Voice-to-Action with Speech Recognition

Introduction

In this chapter, we'll explore how humanoid robots can understand spoken commands and convert them into actionable behaviors. Voice-to-action systems form a crucial component of Vision-Language-Action (VLA) systems, enabling natural human-robot interaction. This chapter builds on the ROS 2 communication patterns learned in Module 1 to understand how speech recognition components communicate with other robot systems.

Speech Recognition Pipeline

The speech recognition pipeline in humanoid robots typically involves several stages:

Audio Capture: Microphones capture the spoken command
Signal Processing: Audio signals are cleaned and preprocessed
Feature Extraction: Key features of the audio signal are extracted
Language Model: The processed audio is converted to text
Intent Recognition: The text is analyzed to determine the user's intent
Action Mapping: The intent is mapped to appropriate robot actions

Key Components

Audio Input Systems

Humanoid robots typically use arrays of microphones to capture audio from different directions. This allows them to focus on the speaker while filtering out background noise. These systems often integrate with the robot's sensor architecture as learned in Module 2.

Automatic Speech Recognition (ASR)

ASR systems convert spoken language into text. Modern ASR systems use deep neural networks trained on large datasets of spoken language. These systems can be tested and validated in digital twin environments before deployment on real robots.

Natural Language Understanding (NLU)

NLU systems interpret the meaning of the text and extract the user's intent, which is crucial for determining the appropriate robotic response.
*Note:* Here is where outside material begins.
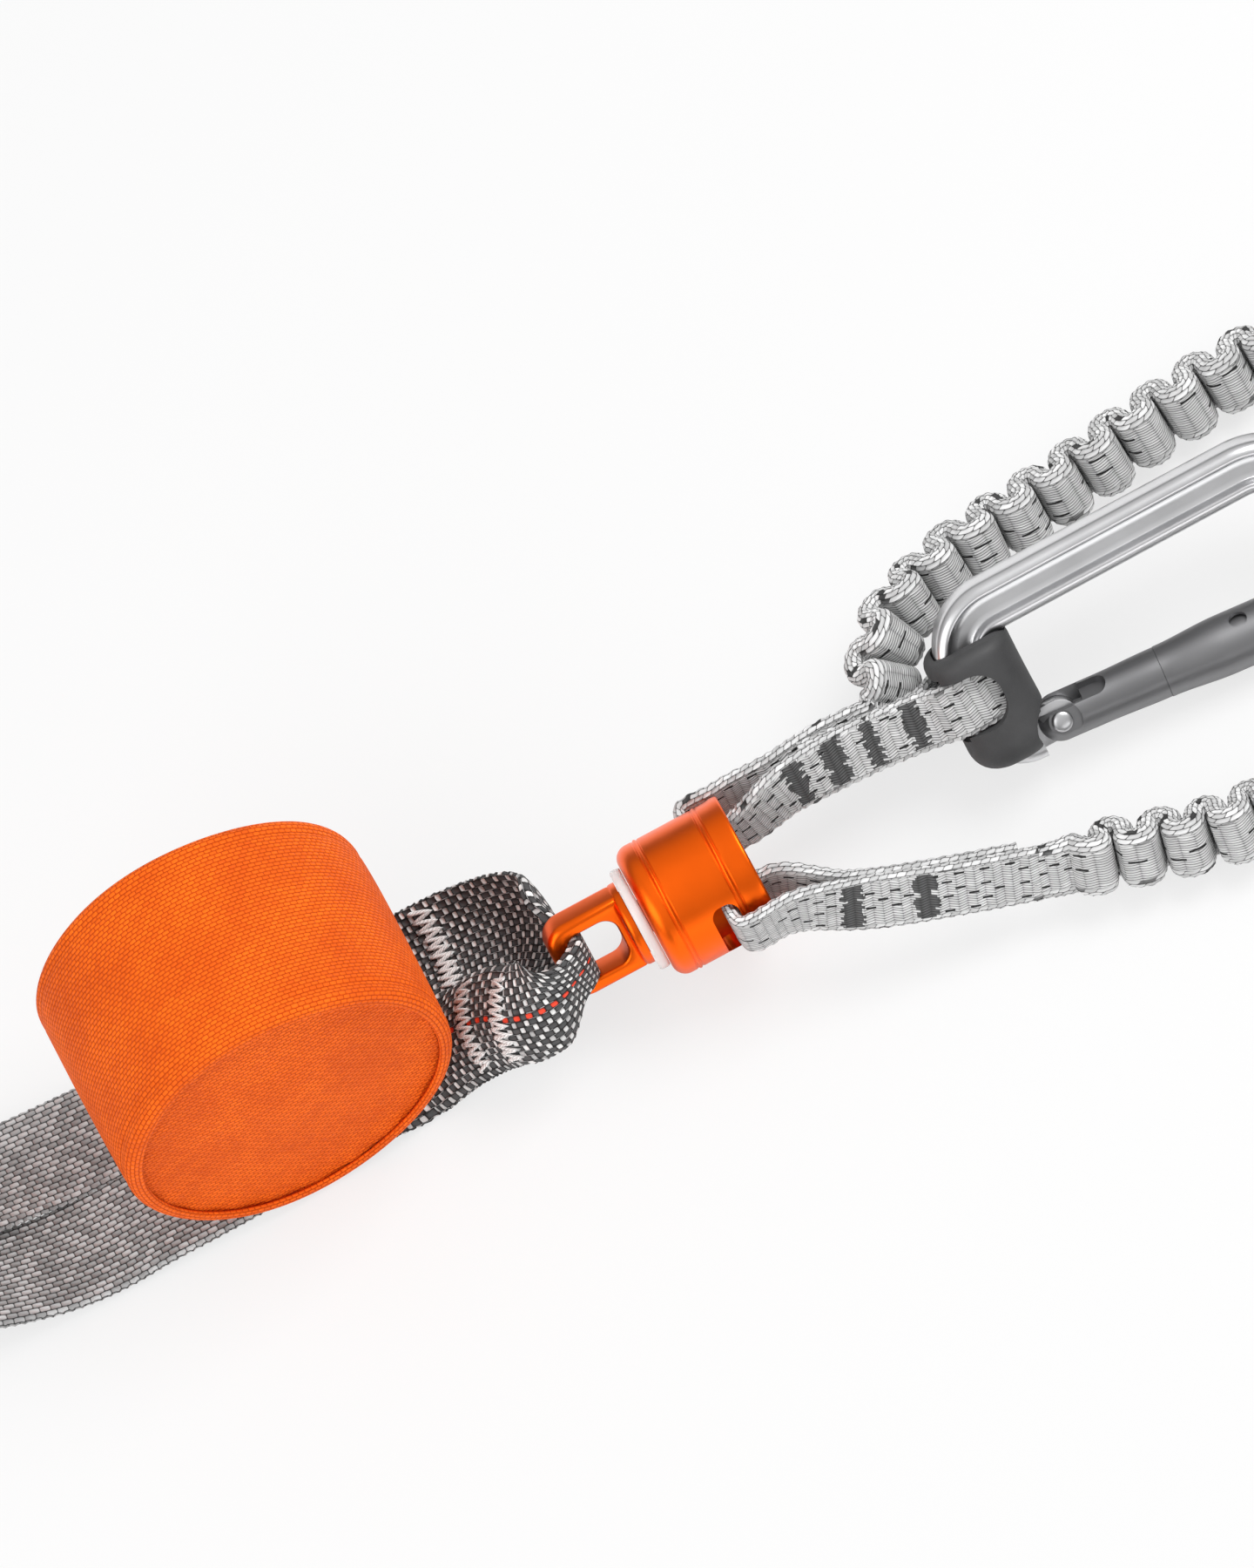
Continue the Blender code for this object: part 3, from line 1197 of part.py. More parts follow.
def make_keeper(prefix, sizes, place):
    """Rubber keeper: a rounded block slipped over bar and webbing, open where each of them passes."""
    strap = 2 * rim_reach + keeper_bar_gap
    bar_x = -sizes["small_end"]
    half = sizes["width"] / 2
    low = sizes["grip"] - arm_width / 2 - keeper_bar_gap
    high = sizes["grip"] + arm_width / 2 + keeper_bar_gap
    deep = sizes["height"] / 2 + strap
    left, right = bar_x - half - keeper_mouth_reach, bar_x + half + strap + keeper_inside_wall
    bottom, top = low - keeper_low_wall, high + keeper_end_wall
    corner = (top - bottom) * keeper_round_share
    outline = []
    for x, y, radius, start in ((right, top, keeper_small_corner, 0), (left, top, corner, 90),
                                (left, bottom, corner, 180), (right, bottom, keeper_small_corner, 270)):
        inner_x = x - radius if x == right else x + radius
        inner_y = y - radius if y == top else y + radius
        outline += arc_points((inner_x, inner_y), radius, start, start + 90, steps=keeper_corner_steps)
    mesh = outline_mesh(prefix + "_keeper", outline, deep + sizes["keeper_wall"])
    bm = bmesh.new()
    bm.from_mesh(mesh)
    rim = [edge for edge in bm.edges if abs(edge.verts[0].co.z - edge.verts[1].co.z) < weld_distance
           and edge.is_manifold and edge.calc_face_angle() > math.radians(80)]
    bmesh.ops.bevel(bm, geom=rim, offset=sizes["keeper_edge"], segments=2, affect="EDGES", profile=0.5)
    bm.to_mesh(mesh)
    bm.free()
    keeper = put(add_piece(prefix + "_keeper", mesh, rubber), place)
    hole = bar_mesh("bar_hole", clip_path(sizes), half + keeper_bar_gap, sizes["height"] / 2 + keeper_bar_gap, 0)
    boolean(keeper, put(add_piece(prefix + "_bar_hole", hole, hidden=True), place))
    window = box_mesh("webbing_window", (left * 2, low, -deep), (right - keeper_inside_wall, high, deep))
    boolean(keeper, put(add_piece(prefix + "_webbing_window", window, hidden=True), place))


make_keeper("rest_carabiner", rest_sizes, rest_clip_place)
for prefix, palm_place in (("upper_connector", upper_palm_place), ("lower_connector", lower_palm_place)):
    clip_place = Matrix.Translation(palm_place)
    make_frame(prefix, palm_sizes, clip_place, (lever_pivot_x, palm_spine))
    make_gate(prefix, palm_sizes, clip_place, silver)
    make_lever(prefix, clip_place)
    make_keeper(prefix, palm_sizes, clip_place)


# Pieces on the swivel turn about its axis, so the body keeps its origin on that axis
def rest_origin_on(piece, point):
    piece.data.transform(Matrix.Translation(-Vector(point)))
    piece.matrix_world = Matrix.Translation(Vector(point))


def own_box(pieces):
    """Lowest and highest corners of finished pieces."""
    bpy.context.view_layer.update()
    graph = bpy.context.evaluated_depsgraph_get()
    corners = []
    for piece in pieces:
        mesh = piece.evaluated_get(graph).data
        places = np.empty(len(mesh.vertices) * 3)
        mesh.vertices.foreach_get("co", places)
        turn = np.array(piece.matrix_world)
        places = places.reshape(-1, 3) @ turn[:3, :3].T + turn[:3, 3]
        corners += [places.min(axis=0), places.max(axis=0)]
    return np.min(corners, axis=0), np.max(corners, axis=0)


for piece_name in ("swivel_body", "swivel_eye"):
    body = bpy.data.objects[piece_name]
    rest_origin_on(body, swivel_centre)
loose_arm_pieces = ("upper_arm_bellows", "lower_arm_bellows", "upper_arm_end_loop", "lower_arm_end_loop")
steady = [piece for piece in parts.objects
          if piece.name not in loose_arm_pieces and "_connector_" not in piece.name]
low, high = own_box(steady)
shift = Matrix.Translation((-(low[0] + high[0]) / 2, -(low[1] + high[1]) / 2, 0))
for piece in list(parts.objects) + list(cutters.objects):
    piece.matrix_world = shift @ piece.matrix_world
print("lowest and highest of the steady pieces", np.round(low, 4), np.round(high, 4))
moved = shift.to_translation()
print("moved by", [round(value, 5) for value in moved])
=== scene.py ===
# %% [markdown]
# # Via ferrata lanyard
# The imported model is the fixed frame. This script adds what the eye sees: cloth, webbing with its weave and
# stitches, turned and anodised metal, moulded rubber, soft studio light and the camera of the photograph.
# Lengths are in metres. UV coordinates are in metres too: U runs along a strap or round a drum, V across it.

# %%
import math

import bmesh
import bpy
import numpy as np
from mathutils import Matrix, Vector


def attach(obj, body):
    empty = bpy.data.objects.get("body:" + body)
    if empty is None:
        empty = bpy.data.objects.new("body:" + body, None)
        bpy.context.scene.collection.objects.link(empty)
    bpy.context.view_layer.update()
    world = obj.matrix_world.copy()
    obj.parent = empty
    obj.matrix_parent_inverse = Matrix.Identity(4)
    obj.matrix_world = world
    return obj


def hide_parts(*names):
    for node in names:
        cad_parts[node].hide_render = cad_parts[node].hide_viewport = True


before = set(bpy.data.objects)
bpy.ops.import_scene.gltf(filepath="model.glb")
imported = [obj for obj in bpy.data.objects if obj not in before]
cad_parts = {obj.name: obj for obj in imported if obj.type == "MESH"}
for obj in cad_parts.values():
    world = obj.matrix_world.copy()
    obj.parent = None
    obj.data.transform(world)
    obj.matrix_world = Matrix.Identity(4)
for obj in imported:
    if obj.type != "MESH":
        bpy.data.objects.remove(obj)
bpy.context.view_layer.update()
shift = np.array([0.038604, -0.003217, 0.0])
rng = np.random.default_rng(7)

# %% [markdown]
# ## Camera
# The photograph is nearly parallel: 5.15 pixels a millimetre, seen from 61 degrees above and rolled by 28.3
# degrees. The middle of the swivel's outer washer is at pixel (733, 1055.5) of 1440 by 1800.

# %%
elevation, roll = math.radians(61.0), math.radians(28.3)
right = Vector((math.cos(roll), -math.sin(roll) * math.sin(elevation), -math.sin(roll) * math.cos(elevation)))
up = Vector((math.sin(roll), math.cos(roll) * math.sin(elevation), math.cos(roll) * math.cos(elevation)))
back = Vector((0, -math.cos(elevation), math.sin(elevation)))
pixels_per_metre = 5150.0
picture_wide, picture_high = 1440, 1800
washer = Vector(shift) + Vector((0, 0, 0.025))
aim = (washer + right * (picture_wide / 2 - 733) / pixels_per_metre
       + up * (1055.5 - picture_high / 2) / pixels_per_metre)
camera_data = bpy.data.cameras.new("camera")
camera_data.type = "ORTHO"
camera_data.ortho_scale = picture_high / pixels_per_metre
camera_data.clip_end = 10
camera = bpy.data.objects.new("camera", camera_data)
facing_camera = Matrix((right, up, back)).transposed().to_4x4()
camera.matrix_world = Matrix.Translation(aim + back * 1.2) @ facing_camera
scene = bpy.context.scene
scene.collection.objects.link(camera)
scene.camera = camera
scene.view_settings.view_transform = "Standard"
print("camera aimed at", [round(value, 4) for value in aim])

# %% [markdown]
# ## Routes
# The same tables as the solids follow: places counted from the outer washer in shares of 0.1 m (along,
# towards the viewer, up) and the lean of the webbing in degrees, where 0 stands on edge and 90 lies flat.

# %%


def runs_of(points):
    """Distance from the first point to each point of a row."""
    return np.concatenate([[0], np.cumsum(np.linalg.norm(np.diff(points, axis=0), axis=1))])


def unit_rows(rows):
    """Rows divided by their lengths."""
    return rows / np.linalg.norm(rows, axis=1)[:, None]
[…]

The output of NLU systems feeds into cognitive planning systems which we'll explore in the next chapter.

Challenges and Considerations

Environmental Noise

Robots operating in real-world environments must deal with background noise that can interfere with speech recognition. Simulation environments can be used to train and test speech recognition systems under various noise conditions.

Language Variations

Accents, dialects, and speaking patterns can affect recognition accuracy. These variations can be incorporated into training data in digital twin simulations.

Real-time Processing

For natural interaction, the system must process speech and respond quickly to maintain conversational flow. This requires efficient algorithms and may leverage hardware acceleration as covered in Module 3.
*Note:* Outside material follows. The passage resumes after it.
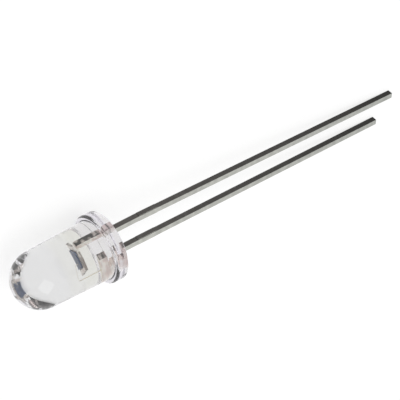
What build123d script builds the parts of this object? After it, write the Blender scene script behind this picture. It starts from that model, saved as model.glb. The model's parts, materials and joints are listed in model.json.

Integration with Robot Systems

The output of the speech recognition system must be integrated with the robot's action planning and execution systems. This often involves:

Mapping recognized intents to specific robot behaviors
Context awareness to interpret commands appropriately
Safety checks to ensure requested actions are safe to execute

The integration typically uses ROS 2 communication patterns to pass recognized intents to planning systems.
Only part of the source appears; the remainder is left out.